I (Heart) Snow!
I never give burnout enough street cred, and I always underestimate how long it takes to mentally and physically recover from it. Even as part of me is trying to relax and just live for a bit, not worrying so much about what I'm not accomplishing; the other part feels worry that I'll never get motivated again, never get back on track. Then, I rejoinder with the justifications of the not-so-little recovery effort after the falling-six-feet-off-the-ladder thing, and the hours of locating and filing paperwork for the ongoing-IRS-Goodwill-Tour (audit) thing, which are very legit time and energy sucks, and yet, my superhuman expectations of myself fuel the internal critic, who is wormtongue-ing in my brain, "You should be writing fiction everyday, you should be writing stories to submit to magazines, you should be researching photo money-making opportunities, you should be pressing all your contacts for story jobs, you should be..." Why, why, why is it so hard for me to let go?
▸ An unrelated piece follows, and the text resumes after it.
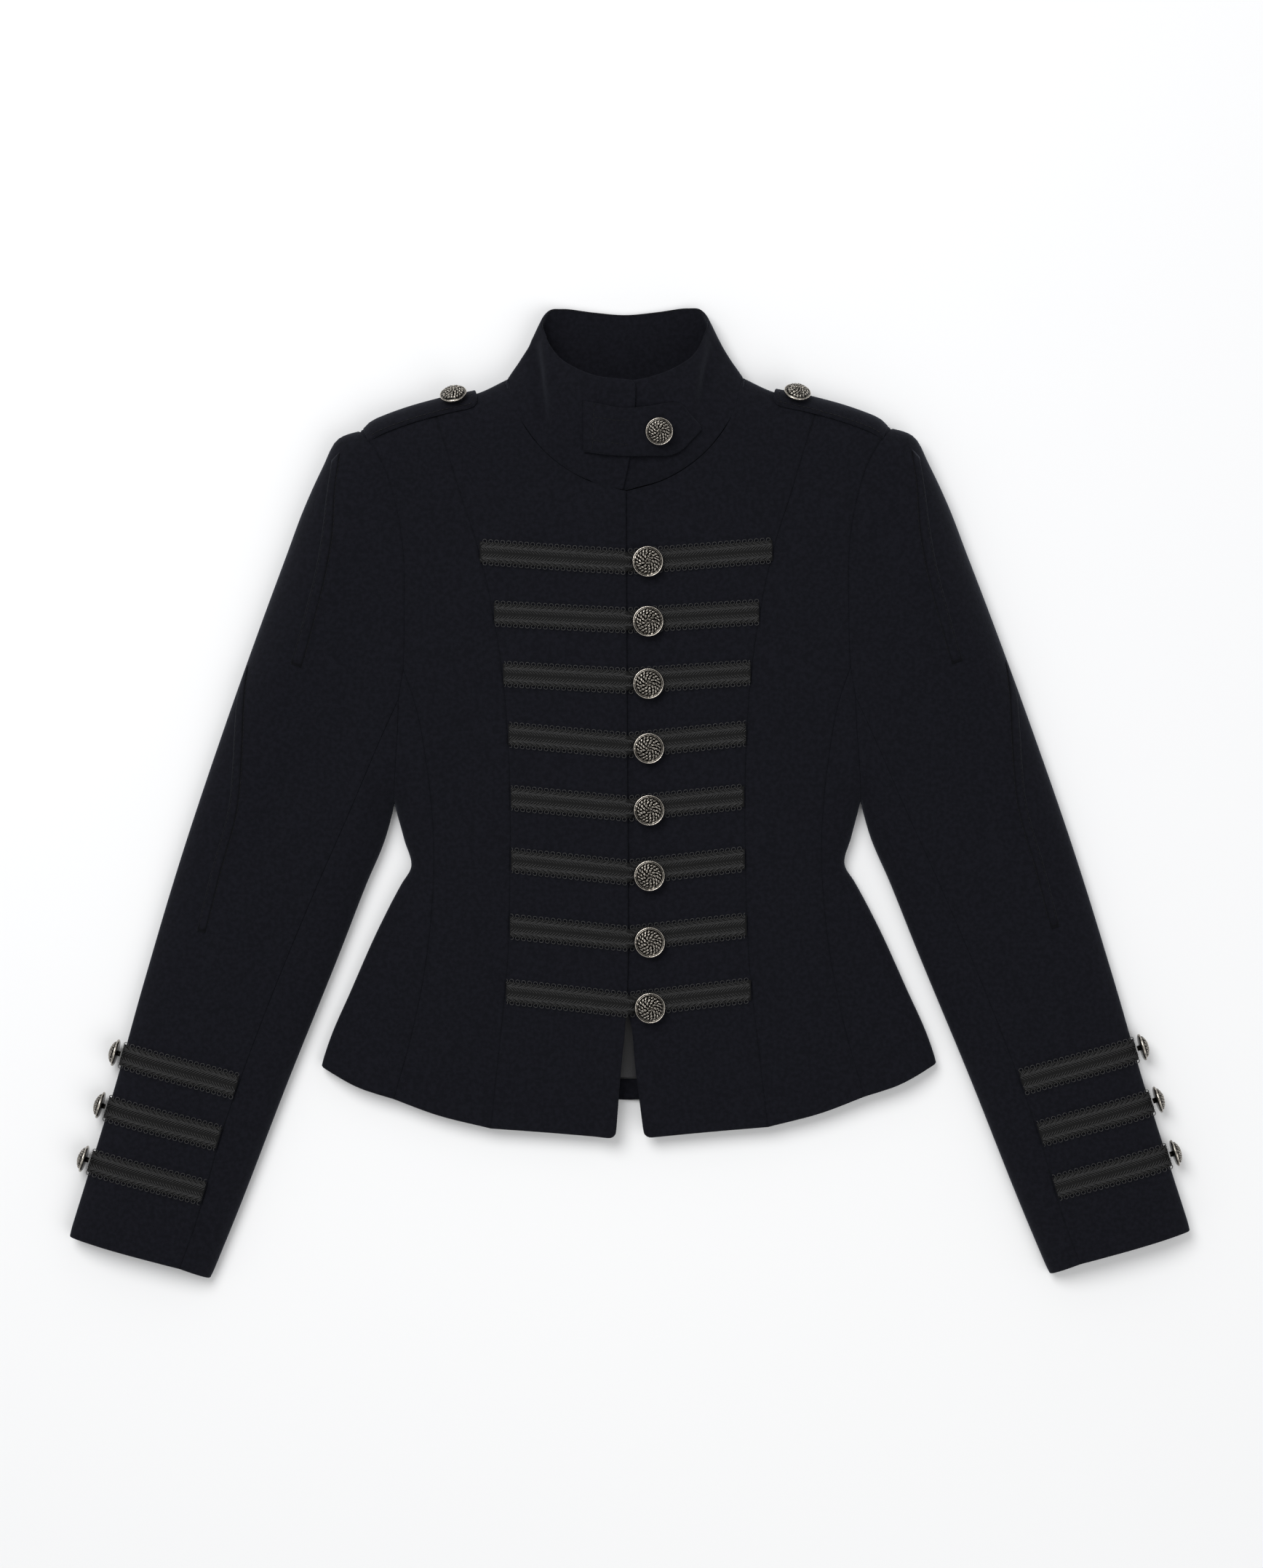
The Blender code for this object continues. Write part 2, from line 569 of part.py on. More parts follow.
def collar_row(row, side, lifted):
    """One collar station: its base on the neckline, its middle and its rim."""
    bx, by, mx, my, mz, rx, ry, rz = row
    points = np.array([(bx * side, by, 0.0), (mx * side, my, mz), (rx * side, ry, rz)])
    points[0] = on_neckline(points[0], lifted)
    if lifted:
        points[1:, 2] += front_lap(points[1:, 0])
    return points


def on_neckline(point, lifted):
    """The place on the neckline of the panels that is nearest in plan, just inside it."""
    front = "front_center_left" if lifted else "front_center_right"
    best = None
    for line in (neck_lines[front], neck_lines["back_center"]):
        for start, end in zip(line[:-1], line[1:]):
            step = (end - start)[:2]
            t = min(max(float(np.dot(point[:2] - start[:2], step) / np.dot(step, step)), 0.0), 1.0)
            place = start + (end - start) * t
            distance = np.linalg.norm(place[:2] - point[:2])
            if best is None or distance < best[0]:
                best = (distance, place)
    place = best[1].copy()
    inward = np.array(NECK_CENTRE) - place[:2]
    if place[1] > NECK_CENTRE[1] and abs(place[0]) < BACK_NECK_REACH:
        inward = np.array([0.0, 1.0])
    place[:2] += inward / np.linalg.norm(inward) * 2 * SEAM
    return place


def collar_grid(rows, count, heights):
    """Points over the collar from its stations, each curved through base, middle and rim."""
    stations = np.array(rows)
    steps = np.linalg.norm(np.diff(stations[:, 1], axis=0), axis=1)
    knots = np.concatenate([[0], np.cumsum(steps)])
    slopes = np.gradient(stations, knots, axis=0)
    grid = []
    for place in np.linspace(0, knots[-1], count):
        k = min(max(int(np.searchsorted(knots, place, side="right")) - 1, 0), len(knots) - 2)
        span = knots[k + 1] - knots[k]
        t = (place - knots[k]) / span
        curve = (2 * t**3 - 3 * t**2 + 1) * stations[k] + (t**3 - 2 * t**2 + t) * span * slopes[k]
        curve = curve + (3 * t**2 - 2 * t**3) * stations[k + 1] + (t**3 - t**2) * span * slopes[k + 1]
        base, middle, rim = curve
        column = []
        for w in heights:
            point = base * (2 * w - 1) * (w - 1) + middle * 4 * w * (1 - w) + rim * w * (2 * w - 1)
            column.append(point)
        grid.append(column)
    return np.array(grid)


def grid_normals(grid):
    along = np.gradient(grid, axis=0)
    up = np.gradient(grid, axis=1)
    normals = np.cross(along, up)
    return normals / np.linalg.norm(normals, axis=2)[:, :, None]


def collar_stations():
    right = [collar_row(row, 1, False) for row in COLLAR]
    left = [collar_row(row, -1, True) for row in COLLAR[1:-1]][::-1]
    start = right[0].copy()
    start[:, 0] = (-9.0, -9.0, -9.0)
    end = right[0].copy() + (0, 0, LAP)
    end[:, 0] = (-3.0, 4.0, 6.6)
    return [start] + right + left + [end]


def collar():
    grid = collar_grid(collar_stations(), 46, even(5))
    for k, column in enumerate(grid):
        column[0] = on_neckline(column[0], k > len(grid) // 2)
    grid[:, :, 2] = np.maximum(grid[:, :, 2], 0.0)
    normals = grid_normals(grid)
    outward = np.sign((normals[:, :, 1] * (grid[:, :, 1] - 315) + normals[:, :, 0] * grid[:, :, 0]).sum())
    wall("collar", grid, grid - normals * outward * WALL, WOOL)


def plain_collar_front():
    """Many points over the right half of the collar front."""
    rows = [collar_row(row, 1, False) for row in COLLAR[:6]]
    start = rows[1] * (-1, 1, 1)
    return collar_grid([start] + rows, 60, even(24)).reshape(-1, 3)


def collar_height(points, x, y):
    """Height over (x, y) of the collar front that the points are of."""
    near = points[np.argsort(((points[:, :2] - (abs(x), y)) ** 2).sum(1))[:4]]
    weights = 1 / (np.linalg.norm(near[:, :2] - (abs(x), y), axis=1) + 0.01)
    return float((near[:, 2] * weights).sum() / weights.sum())


def tab_lift(x):
    return front_lap(x) if x < 10 else LAP * (1 - smooth_step((x - 10) / 24))


def collar_tab(front):
    """The strap on the collar front, whose points are given."""
    outer = []
    for x, low, high in smooth_line(TAB, 12):
        row = []
        for share in even(4):
            y = low + (high - low) * share
            row.append((x, y, collar_height(front, x, y) + tab_lift(x) + REST + STRAP_WALL))
        outer.append(row)
    outer = np.array(outer)
    wall("collar_tab", outer, outer - (0, 0, STRAP_WALL), WOOL)
    x, y = TAB_BUTTON
    foot = np.array([x, y, collar_height(front, x, y) + tab_lift(x) + REST + STRAP_WALL + TAB_BUTTON_GAP])
    button("tab_button", SMALL_BUTTON / 2, foot, (0, -0.1, 1))


def epaulette(side):
    """A shoulder strap, folded over the shoulder edge."""
    outer = np.zeros((len(STRAP_STATIONS), len(STRAP_SPANS), 3))
    normals = np.zeros_like(outer)
    for i, (x, narrow) in enumerate(STRAP_STATIONS):
        y = shoulder_y(x)
        away = nearest_edge(x, y)[1]
        for j, (distance, face) in enumerate(STRAP_SPANS):
            at = np.array([x, y]) + away * distance * narrow
            outer[i, j], normals[i, j] = surface(at[0], at[1], face, BODY_LOFT)
    mirror = np.array([side, 1.0, 1.0])
    outer, normals = outer * mirror, normals * mirror
    name = side_name("epaulette", side)
    rest = np.array([STRAP_REST if face > 0 else UNDER_STRAP_REST for _, face in STRAP_SPANS])
    rest = rest[None, :, None]
    wall(name, outer + normals * (rest + STRAP_WALL), outer + normals * rest, WOOL)


def strip(name, flat, loft, side, lift, rest):
    """A braid row over a grid of x and y on one half; lift is added per column."""
    outer, normals = np.zeros(flat.shape[:2] + (3,)), np.zeros(flat.shape[:2] + (3,))
    for i in range(flat.shape[0]):
        for j in range(flat.shape[1]):
            outer[i, j], normals[i, j] = surface(flat[i, j, 0], flat[i, j, 1], 1, loft)
            outer[i, j, 2] += lift[j]
    mirror = np.array([side, 1.0, 1.0])
    outer, normals = outer * mirror, normals * mirror
    wall(name, outer + normals * (rest + BRAID_WALL), outer + normals * rest, BRAID)


def front_braids():
    """The rows of braid on both fronts; the upper ones run on past the edge, under the buttons."""
    seam = smooth_line(FRONT_SEAM, 60)
    half = BRAID_HEIGHT / 2
    for k, (edge_y, seam_y, _) in enumerate(FRONT_BRAIDS, start=1):
        seam_x = float(np.interp(seam_y, seam[::-1, 1], seam[::-1, 0])) - BRAID_END_GAP
        for side in (-1, 1):
            if side < 0:
                shares, ends = [0, 0.1, 0.17, 0.5, 1], (BRAID_END_GAP, seam_x)
            else:
                shares, ends = [0, 0.3, 0.6, 1], (UNDER_BRAID_START, seam_x)
            xs = [ends[0] + (ends[1] - ends[0]) * share for share in shares]
            ys = [edge_y + (seam_y - edge_y) * x / seam_x for x in xs]
            halves, lifts = [half] * len(xs), [front_lap(-x) if side < 0 else 0.0 for x in xs]
            if side < 0:
                xs, ys = [-BRAID_TONGUE[0]] + xs, [edge_y] + ys
                halves, lifts = [BRAID_TONGUE[1]] + halves, [LAP] + lifts
            rows = [[(x, y + tall * t) for x, y, tall in zip(xs, ys, halves)] for t in (1, 0, -1)]
            flat = np.array(rows)
            strip(f"{side_name('front_braid', side)}_{k}", flat, BODY_LOFT, side, lifts, REST)


def cuff_braids(side):
    half, shares = BRAID_HEIGHT / 2, (0, 0.3, 0.6, 0.83, 0.92, 0.98, 1)
    edge, inseam = smooth_line(OUTER_EDGE, 60), smooth_line(INSEAM, 60)
    for k, (edge_y, seam_y) in enumerate(CUFF_BRAIDS, start=1):
        rows = []
        for t in (1, 0, -1):
            outer_y, inner_y = edge_y + half * t, seam_y + half * t
            end = np.array([np.interp(outer_y, edge[::-1, 1], edge[::-1, 0]) - 0.1, outer_y])
            start = np.array([np.interp(inner_y, inseam[::-1, 1], inseam[::-1, 0]) + 0.8, inner_y])
            rows.append([start + (end - start) * u for u in shares])
        name = f"{side_name('cuff_braid', side)}_{k}"
        strip(name, np.array(rows), SLEEVE_LOFT, side, [0.0] * len(shares), CUFF_REST)


def button(name, radius, foot, axis):
    """A turned shank button standing on foot, along axis."""
    axis = np.array(axis, float) / np.linalg.norm(axis)
    guide = np.array([0.0, 1.0, 0.0]) if abs(axis[1]) < 0.9 else np.array([1.0, 0.0, 0.0])
    across = np.cross(axis, guide)
    across /= np.linalg.norm(across)
    other = np.cross(axis, across)
    points = [np.array(foot)]
    for reach, height in BUTTON_PROFILE:
        for k in range(BUTTON_SIDES):
            turn = 2 * math.pi * k / BUTTON_SIDES
            spoke = across * math.cos(turn) + other * math.sin(turn)
            points.append(foot + axis * height * radius + spoke * reach * radius)
    points.append(foot + axis * BUTTON_TOP * radius)
    faces = []
    for ring in range(len(BUTTON_PROFILE) - 1):
        for k in range(BUTTON_SIDES):
            a, b = 1 + ring * BUTTON_SIDES + k, 1 + ring * BUTTON_SIDES + (k + 1) % BUTTON_SIDES
            faces.append((a, b, b + BUTTON_SIDES, a + BUTTON_SIDES))
    last = 1 + (len(BUTTON_PROFILE) - 1) * BUTTON_SIDES
    for k in range(BUTTON_SIDES):
        faces.append((0, 1 + (k + 1) % BUTTON_SIDES, 1 + k))
        faces.append((len(points) - 1, last + k, last + (k + 1) % BUTTON_SIDES))
    if volume(points, faces) < 0:
        faces = [tuple(reversed(face)) for face in faces]
    add_mesh(name, points, faces, METAL)


def buttons():
    on_braid = REST + BRAID_WALL + FRONT_BUTTON_GAP
    for k, (_, _, y) in enumerate(FRONT_BRAIDS, start=1):
        point, normal = surface(BUTTON_LINE, y, 1, BODY_LOFT)
        button(f"front_button_{k}", FRONT_BUTTON / 2, point + normal * on_braid, (0, 0, 1))
    for side in (-1, 1):
        mirror = np.array([side, 1.0, 1.0])
        ridge = np.array([EPAULETTE_BUTTON[0], shoulder_y(EPAULETTE_BUTTON[0])])
        at = ridge + nearest_edge(*ridge)[1] * EPAULETTE_BUTTON[1]
        point, normal = surface(at[0], at[1], 1, BODY_LOFT)
        foot = point + normal * (STRAP_REST + STRAP_WALL + STRAP_BUTTON_GAP)
        button(side_name("epaulette_button", side), SMALL_BUTTON / 2, foot * mirror, normal * mirror)
        edge = smooth_line(OUTER_EDGE, 60)
        for k, (edge_y, _) in enumerate(CUFF_BRAIDS, start=1):
            x = float(np.interp(edge_y, edge[::-1, 1], edge[::-1, 0]))
            outward = -np.append(nearest_edge(x, edge_y)[1], 0.0)
            point = surface(x, edge_y, 1, SLEEVE_LOFT)[0]
            foot = point + outward * (CUFF_REST + BRAID_WALL + CUFF_BUTTON_GAP)
            name = f"{side_name('cuff_button', side)}_{k}"
            button(name, SMALL_BUTTON / 2, foot * mirror, outward * mirror)


def flat_patch(name, size, spec):
    """A flat piece on the inside of the back, which shows between the fronts."""
    reach, low, high, thickness = size
    bottom = WALL + PATCH_GAP
    outer = np.array([[(x, y, bottom) for x in (-reach, reach)] for y in (high, low)])
    wall(name, outer + (0, 0, thickness), outer, spec)


def main():
    for thing in list(bpy.data.objects):
        bpy.data.objects.remove(thing)
    for side in (-1, 1):
        front_center(side)
        front_side(side)
        side_panel(side)
        back_side(side)
        top_sleeve(side)
        under_sleeve(side)
        epaulette(side)
        cuff_braids(side)
    back_center()
    collar()
    collar_tab(plain_collar_front())
    front_braids()
    buttons()
    flat_patch("back_lining", LINING, SATIN)
    flat_patch("hem_facing", HEM_FACING, WOOL)


main()
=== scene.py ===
"""The looks of a short military jacket laid flat: napped wool, gimp braid and antique silver buttons.

The tables are in millimetres, as the jacket's own plan: x from the centre line, y up towards the collar,
z up from the surface that it lies on. Each cloth piece is a shell on the form of its solid.
"""

import math

import bpy
import numpy as np
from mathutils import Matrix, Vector


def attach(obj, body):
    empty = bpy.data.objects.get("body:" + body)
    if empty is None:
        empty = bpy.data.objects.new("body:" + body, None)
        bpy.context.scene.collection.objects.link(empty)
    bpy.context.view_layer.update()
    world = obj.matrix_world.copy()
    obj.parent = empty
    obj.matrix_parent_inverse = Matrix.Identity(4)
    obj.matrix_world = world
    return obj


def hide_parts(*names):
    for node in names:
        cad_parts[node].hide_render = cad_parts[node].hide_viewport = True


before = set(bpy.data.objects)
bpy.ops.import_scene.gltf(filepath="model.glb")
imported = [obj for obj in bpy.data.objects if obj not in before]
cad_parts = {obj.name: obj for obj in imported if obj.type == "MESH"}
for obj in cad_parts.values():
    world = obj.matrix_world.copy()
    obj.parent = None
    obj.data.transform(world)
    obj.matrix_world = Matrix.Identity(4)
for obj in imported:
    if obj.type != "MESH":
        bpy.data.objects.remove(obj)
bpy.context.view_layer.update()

MM = 0.001
# The cloth's wall, how far a panel stops short of its seam line, and the folds' height for one unit.
WALL = 2.2
SEAM = -0.03
FOLD_SCALE = 2.4
# The left front laps over the right one: how high, from where, over what run, and the right one's reach.
LAP = 2.8
LAP_FROM = 28.0
LAP_RUN = 12.0
UNDERLAP = 10.0
# The straps and the braid: their walls, and how far they rest off the cloth under them.
STRAP_WALL = 2.0
BRAID_WALL = 1.6
BRAID_HEIGHT = 19.5
REST = 0.5
STRAP_REST = 0.7
UNDER_STRAP_REST = 1.3
CUFF_BRAID_LIFT = 0.5
# Buttons: widths, the front row's line, and the gap under each kind.
FRONT_BUTTON = 22.4
SMALL_BUTTON = 20.0
BUTTON_LINE = 15.8
BRAID_BUTTON_GAP = 0.35
TAB_BUTTON_GAP = 0.8
STRAP_BUTTON_GAP = 0.5
# The upper face's round-off, and how near a fold edge a point counts as on it.
TOP_ROUND = 34.0
ON_EDGE = 0.6
# The sleeve's back seam: its distance from the outer edge, and its start down the back armhole.
BACK_SLEEVE_SEAM = 22.0
BACK_SEAM_START = 26.0
# The fine mesh's step, the rounding of a panel's edges and hem corner, and the pressing beside a seam.
STEP = 4.0
EDGE_ROUND = 1.1
HEM_CORNER = 5.5
PRESS_DEPTH = 0.45
PRESS_WIDTH = 4.5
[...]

Why can't I simply take this time to work my little co-op job, do my yoga, spend time with my hubby, and regroup without all the emotional baggage? Anyone know how to turn off, or amp down the What-Have-You-Done-With-Your-Life-Lately Monster?
1 Comments:
I hereby grant you permission, publicly, to say WTF and let it all go. If you wanna cashier the rest of your days, have at it, so long as you're happy, ya?